Existe un escultor en la Gran Bretaña que está considerado actualmente el artista plástico más rico y famoso del mundo porque sus creaciones se venden (como pan caliente) a precios exorbitantes entre los más excéntricos millonarios que existen en nuestro sufrido planeta. Su nombre es Damián Hirst y tiene solamente 43 años de edad. Nacido en Bristol, es el consentido de los coleccionistas y toda su producción es altamente apreciada.
Una de sus últimas creaciones fue “El Becerro de Oro” (evocando al famoso toro sagrado de los egipcios conocido como el “Buey Apis”) vendido en 18 millones de dólares. Se trata de un ternero conservado en formol en un gran tanque de cristal colocado en una base de mármol de Carrara, que tiene el disco sobre su cabeza, las pezuñas y los cuernos hechos con oro de 18 kilates.
Al momento de escribir esta columna, se está subastando otra obra de Hirst, una calavera de tamaño normal, que se dice el modelo fue un hombre azteca que vivió entre 1720 y 1810. Bañada en platino, está totalmente recubierta con ocho mil 601 diamantes, la nariz llena de joyas preciosas y en la frente un diamante en forma de pera de 52 kilates. Esta obra, llamada irónicamente por el artista “Por el Amor a Dios” (sí, Dios con mayúsculas) está valuada en 125 millones de dólares. La reproducción en los medios es impresionante, se ve realmente hermosa, a pesar de lo estúpido de su creación.

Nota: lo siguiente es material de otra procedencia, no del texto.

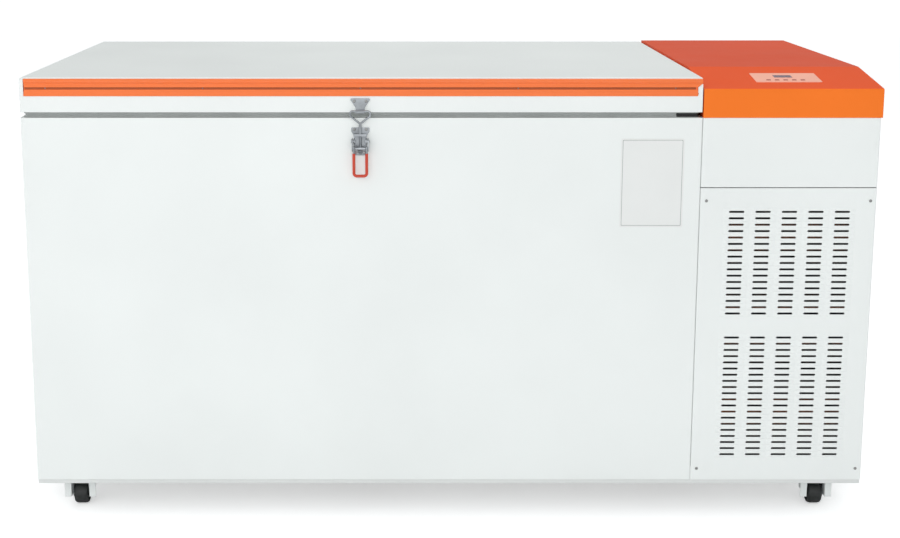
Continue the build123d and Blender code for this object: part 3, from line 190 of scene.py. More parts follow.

Lo que llama la atención es que habiendo tanta hambruna en el mundo, existan personas que gasten esas fortunas en cosas tan superfluas. Y todo, para qué... para tener esas obras en bóvedas resguardadas celosamente donde solamente el dueño las contempla debido al extraordinario precio que se pagó y al temor al robo. La única satisfacción que obtienen es totalmente egoísta: saberse dueños de algo que en la realidad no valen nada... No cabe duda que la estulticia existe.